I have no regrets. We did everything we wanted to do. We left everything on the field, so to speak. Or perhaps on the gaming table. But I’m still really sad it’s over. So did it live up to expectations? Here’s the thing: Gen Con is a beast – a behemoth: an unpredictable, chaotic, hit point-sapping creature that will chew you up if you’re not smart and prepared.

There is definitely a problem with Downtown accommodation – too many people and not enough rooms. Thus the hotel lottery remains and the moans and groans on various forums will doubtless persist. But let’s be fair. I think Gen Con’s organisers do a remarkable job under difficult circumstances and, no matter what anyone says, they do listen. Proof of this is the additional space in the dealer hall this year and the fact that Will Call for your badges is now a well-oiled machine. Imagine that!

Let’s also not overlook the fact that Indy, which benefits from the Gen Con experience to the tune of $73 million each year, genuinely embraces us gamers. Gen Con will never please everyone.
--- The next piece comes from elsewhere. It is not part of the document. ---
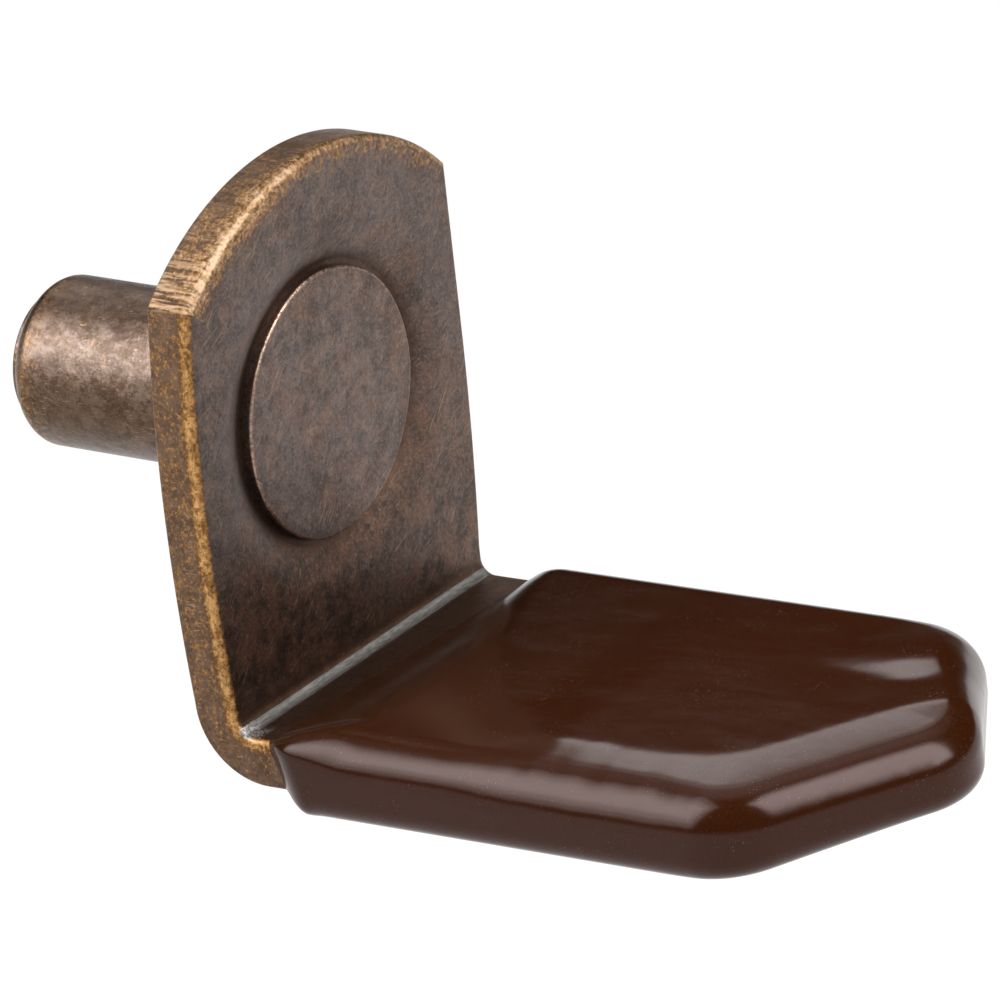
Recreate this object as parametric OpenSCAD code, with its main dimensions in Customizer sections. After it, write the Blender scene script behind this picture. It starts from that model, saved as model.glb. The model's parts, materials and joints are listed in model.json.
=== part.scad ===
// Shelf support pin: a folded sheet bracket with a riveted pin, its arm dipped in soft vinyl.
// Millimetres. X is the width, +Y runs into the cabinet side, -Y out under the shelf, +Z up.
// The origin is on the pin's axis, on the back face of the bracket's leg.

/* [Pin] */
// Diameter of the shank that enters the cabinet side
pin_d = 5; // [4.6:0.1:7]
// How far the shank stands out behind the leg
pin_reach = 8.55; // [6:0.05:14]
// Radius that rounds the shank's end
pin_end_round = 0.55; // [0.1:0.05:0.8]
// Diameter of the small step left on the end face
pip_d = 4; // [2.4:0.1:4.2]
// Height of that step
pip_h = 0.23; // [0.1:0.01:0.6]
// Diameter of the tenon that passes through the leg
tenon_d = 3.8; // [2.6:0.1:4.4]
// Radial clearance between the tenon and its hole
tenon_gap = 0.02; // [0.01:0.01:0.1]

/* [Rivet head] */
// Diameter of the flattened head on the front of the leg
head_d = 7.9; // [6:0.1:8.4]
// Thickness of the head above the floor it is pressed into
head_h = 0.28; // [0.2:0.01:0.6]
// Small round on the head's front rim
head_rim_round = 0.08; // [0.02:0.01:0.12]
// Depth that the head's seat is pressed into the leg
seat_depth = 0.4; // [0.15:0.01:0.6]
// Bare floor left around the head
seat_margin = 0.12; // [0.05:0.01:0.3]
// Width of the slope that rolls down to the seat
seat_slope = 1.5; // [0.8:0.05:1.8]

/* [Bracket] */
// Thickness of the sheet
sheet_t = 1.45; // [1.2:0.05:2.5]
// Width of the strip at the fold, along the arm and at the shoulders
strip_w = 12.45; // [12:0.05:18]
// How far each side of the leg swells out past the strip
side_swell = 0.22; // [0.1:0.01:0.5]
// Height of the shoulders above the pin's axis
shoulder_rise = 5.05; // [3:0.05:9]
// Height of the crown above the shoulders
crown_rise = 2.56; // [1.5:0.02:4]
// Radius of the rolled front edge along the crown
crown_roll = 0.35; // [0.1:0.05:0.6]
// Distance from the pin's axis down to the arm's upper face
arm_drop = 7.75; // [7.2:0.05:12]
// Radius inside the fold
fold_r = 0.45; // [0.3:0.05:1]
// How much the outside of the fold is rounder than the sheet's thickness alone would make it
fold_ease = 0.35; // [0.05:0.05:0.5]
// Angle by which the arm rises towards its point
arm_lift = 1.4; // [0.5:0.1:3]
// Length of the arm's straight sides, from the front of the leg
arm_straight = 16.35; // [10:0.05:24]
// Length of the arm's pointed end beyond them
arm_point = 3.6; // [2:0.1:6]

/* [Coating] */
// Thickness of the vinyl on each face of the arm
coat_t = 0.62; // [0.4:0.02:1]
// Thickness of its first edge, next to the fold
coat_lip = 0.14; // [0.08:0.02:0.3]
// Distance from the leg's front face to that edge
coat_start = 1.45; // [1.1:0.05:2.5]
// Length over which the upper face swells to full thickness
coat_swell_top = 1.6; // [0.8:0.1:3]
// Length over which the lower face swells to full thickness
coat_swell_under = 0.9; // [0.5:0.1:2]
// Radius that rounds the edges of the coating
edge_round = 1.15; // [0.8:0.05:1.15]
// Further radius that rounds its two side corners, seen from above
corner_round = 0.6; // [0.1:0.1:1.5]
// Further radius that rounds its point, seen from above
tip_round = 1.3; // [0.1:0.1:2]
// How much the coating's underside rises at its point
tip_rise = 0.24; // [0:0.02:0.4]
// How much it rises at the two side corners
corner_rise = 0.06; // [0:0.02:0.2]

/* [Hidden] */
$fn = 96;
COAT_FN = 32;
BRASS = "#7a5c3a";
VINYL = "#3b2119";
half_w = strip_w / 2;
head_r = head_d / 2;
// The floor of the head's seat
seat_y = -sheet_t + seat_depth;
// Centre of the fold's inner circle
fold_y = -sheet_t - fold_r;
fold_z = -arm_drop + fold_r;
// Centre of its outer circle, measured from there; the leg ends and the arm starts level with it
ease_up = fold_ease * (1 + sin(arm_lift)) / cos(arm_lift);
outer_r = fold_r + sheet_t + fold_ease;
leg_foot = fold_z + ease_up;
// Ends of the arm's straight sides and of its point, measured from the fold's inner circle
straight_end = arm_straight - fold_r;
point_end = straight_end + arm_point;
// Circle through both shoulders and the crown
crown_r = (half_w * half_w + crown_rise * crown_rise) / (2 * crown_rise);
crown_z = shoulder_rise + crown_rise - crown_r;
// Circle that swells each side of the leg between the shoulder and the fold
side_h = shoulder_rise - leg_foot;
side_r = (side_h * side_h / 4 + side_swell * side_swell) / (2 * side_swell);
side_z = (shoulder_rise + leg_foot) / 2;
side_x = half_w + side_swell - side_r;
// Circle that rolls the leg's face down to the head's seat
roll_end = head_r + seat_margin + seat_slope;
roll_r = (seat_slope * seat_slope + seat_depth * seat_depth) / (2 * seat_depth);
// The sheet's mid plane in the arm, and half the coated thickness
arm_mid = -fold_r - sheet_t / 2;
coat_half = sheet_t / 2 + coat_t;
coat_edge = coat_start - fold_r;
point_slope = atan2(arm_point, half_w);

// Puts what is drawn on the arm, measured from the fold's inner circle, where the arm lies
module on_arm() {
    translate([0, fold_y, fold_z]) rotate([-arm_lift, 0, 0]) children();
}

// The arm's pointed outline, from the distance start along the arm
module arm_outline(start) {
    polygon([
        [-half_w, -start], [-half_w, -straight_end], [0, -point_end],
        [half_w, -straight_end], [half_w, -start]
    ]);
}

// The folded sheet's section, measured from the fold's inner circle: leg, bend and arm.
// The bend is a little thinner than the sheet, because its outside is rounder.
module sheet_section() {
    along = [-cos(arm_lift), sin(arm_lift)];
    down = [-sin(arm_lift), -cos(arm_lift)];
    outer_c = [-fold_ease, ease_up];
    far = 3 * outer_r;
    leg_top = shoulder_rise + crown_rise - fold_z;
    arm_top = fold_r * down + ease_up * along;
    arm_under = arm_top + sheet_t * down;
    polygon([
        [fold_r, ease_up], [fold_r + sheet_t / 2, 0], [fold_r + sheet_t, ease_up],
        [fold_r + sheet_t, leg_top], [fold_r, leg_top]
    ]);
    polygon([
        arm_top, arm_top + point_end * along, arm_under + point_end * along,
        arm_under, (fold_r + sheet_t / 2) * down
    ]);
    difference() {
        intersection() {
            translate(outer_c) circle(outer_r);
            polygon([outer_c, outer_c + far * down, [far, -far], outer_c + [far, 0]]);
        }
        polygon([outer_c, arm_top, fold_r * down, [0, 0], [fold_r, 0], [fold_r, ease_up]]);
        circle(fold_r);
    }
}

// The leg's outline seen from the front: two swelling sides, open at the top for the crown
module leg_sides() {
    intersection() {
        translate([side_x, side_z]) circle(side_r);
        translate([-side_x, side_z]) circle(side_r);
        translate([-strip_w, leg_foot]) square([2 * strip_w, side_h + crown_rise + 1]);
    }
}

// A disc whose front rim is rolled; its edge is the crown
module crown_disc() {
    translate([0, 0, crown_z]) rotate([90, 0, 0]) rotate_extrude() {
        square([crown_r, sheet_t - crown_roll]);
        square([crown_r - crown_roll, sheet_t]);
        translate([crown_r - crown_roll, sheet_t - crown_roll]) circle(crown_roll);
    }
}

// Everything inside the blank's outline: the leg under its rolled crown, and the pointed arm
module blank_outline() {
    intersection() {
        translate([0, sheet_t, 0]) rotate([90, 0, 0]) linear_extrude(3 * sheet_t) leg_sides();
        union() {
            crown_disc();
            translate([-strip_w, -2 * sheet_t, leg_foot - 1])
                cube([2 * strip_w, 3 * sheet_t, side_z - leg_foot + 1]);
        }
    }
    on_arm() translate([0, 0, -2 * outer_r]) linear_extrude(3 * outer_r) arm_outline(-2 * outer_r);
}

// The part of the arm that the coating wraps
module coated_arm() {
    on_arm() translate([0, 0, -fold_r - sheet_t]) linear_extrude(sheet_t) arm_outline(ease_up);
}

// What the riveting press takes from the leg's face: a flat floor and a slope that rolls down to it
module seat_cut() {
    rotate([90, 0, 0]) rotate_extrude() difference() {
        translate([0, -seat_y]) square([roll_end, seat_depth + 1]);
        translate([roll_end, sheet_t - roll_r]) circle(roll_r);
    }
}

// One folded sheet: leg, fold and arm
module bracket() {
    color(BRASS) difference() {
        intersection() {
            translate([-strip_w, fold_y, fold_z]) rotate([90, 0, 90])
                linear_extrude(2 * strip_w) sheet_section();
            blank_outline();
        }
        seat_cut();
        rotate([90, 0, 0]) cylinder(d = tenon_d + 2 * tenon_gap, h = 3 * sheet_t, center = true);
    }
}

// A turned end: a flat round of radius r and height h whose far rim is rounded
module rounded_end(r, h, round_r) {
    rotate_extrude() {
        square([r, h - round_r]);
        square([r - round_r, h]);
        translate([r - round_r, h - round_r]) circle(round_r);
    }
}

// One turned piece: shank with its stepped end, tenon, and the head spread over the leg's face
module pin() {
    color(BRASS) union() {
        rotate([-90, 0, 0]) rounded_end(pin_d / 2, pin_reach - pip_h, pin_end_round);
        rotate([-90, 0, 0]) cylinder(d = pip_d, h = pin_reach);
        rotate([90, 0, 0]) cylinder(d = tenon_d, h = -seat_y);
        translate([0, seat_y, 0]) rotate([90, 0, 0]) rounded_end(head_r, head_h, head_rim_round);
    }
}

// A rounding ring of the coating at x across and s along the arm, on the upper (1) or lower (-1)
// side; its tube rounds the edge and its turn, further_r, rounds the corner seen from above
module coat_ring(x, s, side, further_r, rise = 0) {
    lift = side < 0 ? rise : 0;
    translate([x, -s, arm_mid + side * (coat_half - edge_round) + lift])
        rotate_extrude($fn = COAT_FN) intersection() {
            translate([further_r, 0]) circle(edge_round, $fn = COAT_FN);
            translate([0, -edge_round]) square(further_r + 2 * edge_round);
        }
}

// The same ring in a corner of the outline, as far outside the sheet's edge as the vinyl is thick
module corner_ring(x, side, further_r) {
    inset = coat_t - edge_round - further_r;
    shoulder_s = straight_end + inset * (1 - sin(point_slope)) / cos(point_slope);
    if (x == 0) coat_ring(0, point_end + inset / cos(point_slope), side, further_r, tip_rise);
    else coat_ring(x * (half_w + inset), shoulder_s, side, further_r, corner_rise);
}

// The vinyl's outer skin: a thin first edge that swells to the full round-edged section and point
module coat_skin() {
    swell_x = half_w + coat_t - edge_round - corner_round;
    swell_s = coat_edge + edge_round + corner_round;
    on_arm() hull() {
        translate([-half_w - coat_lip, -coat_edge - 0.01, arm_mid - sheet_t / 2 - coat_lip])
            cube([strip_w + 2 * coat_lip, 0.01, sheet_t + 2 * coat_lip]);
        for (x = [-1, 1]) {
            coat_ring(x * swell_x, swell_s + coat_swell_top, 1, corner_round);
            coat_ring(x * swell_x, swell_s + coat_swell_under, -1, corner_round);
            for (side = [-1, 1]) corner_ring(x, side, corner_round);
        }
        for (side = [-1, 1]) corner_ring(0, side, tip_round);
    }
}

// The dipped coat on the arm
module coating() {
    color(VINYL) difference() {
        coat_skin();
        coated_arm();
    }
}

bracket();
pin();
coating();
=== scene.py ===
# %% [markdown]
# # A shelf support pin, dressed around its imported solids
#
# The part is small hardware: one strip of sheet metal folded into an L, a turned pin riveted through
# its leg, and a coat of soft vinyl that the arm was dipped in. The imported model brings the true
# sizes. This lesson gives each of the three pieces the surface that the real one has: rolled and worn
# edges on the stamped sheet, scuffs on the pin, and the full, glossy skin of the vinyl.

import json
import math
import bmesh
import bpy
import numpy as np
from mathutils import Matrix, Vector


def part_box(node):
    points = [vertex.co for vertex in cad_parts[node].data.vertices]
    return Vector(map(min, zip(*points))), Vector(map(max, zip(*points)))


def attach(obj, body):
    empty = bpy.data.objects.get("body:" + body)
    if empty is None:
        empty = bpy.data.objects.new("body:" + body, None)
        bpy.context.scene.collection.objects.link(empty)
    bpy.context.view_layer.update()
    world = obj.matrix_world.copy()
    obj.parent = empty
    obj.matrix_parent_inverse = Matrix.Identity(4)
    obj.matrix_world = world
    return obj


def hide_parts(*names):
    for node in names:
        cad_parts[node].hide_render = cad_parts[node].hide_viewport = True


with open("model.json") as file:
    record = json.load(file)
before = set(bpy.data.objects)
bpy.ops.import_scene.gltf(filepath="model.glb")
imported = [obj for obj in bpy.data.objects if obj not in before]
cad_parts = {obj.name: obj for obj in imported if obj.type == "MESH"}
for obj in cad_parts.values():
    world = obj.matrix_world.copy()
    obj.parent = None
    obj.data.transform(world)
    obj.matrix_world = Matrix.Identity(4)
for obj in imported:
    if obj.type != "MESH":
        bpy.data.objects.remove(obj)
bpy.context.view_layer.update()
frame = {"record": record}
MM = 0.001
MOUNTS = {mount["name"]: mount for mount in frame["record"]["mounts"]}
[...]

But this UK gamer will be back because there is simply nothing else like this convention anywhere on Earth.

I feel at home here. Welcomed and with my kind of people. As do my family and first-time attendee friend. (She’s returning too…) If you’ve never been, take some advice from one who knows: Gen Con is where it’s at. It always was and always will be. Go there. Just do it. You won’t regret it.

Thank you, Indy. See you again real soon.

*Martin Tideswell is a journalist from Stoke-on-Trent, England, who was attending Gen Con for the fourth time with his wife, daughters and a family friend. He has played DnD since 1983 and was, until recently, the Regional Co-ordinator for the DnD Adventurers League (Europe). Martin won the Cthulhu Masters tournament at Gen Con during his first visit to the States in 2012 and won the Red Steel tournament at Gen Con UK back in the day. He is a published author for Raging Swan Press, contributing source materials for the Pathfinder RPG system. He runs DnD, Cthulhu and other game systems for his home play group every weekend.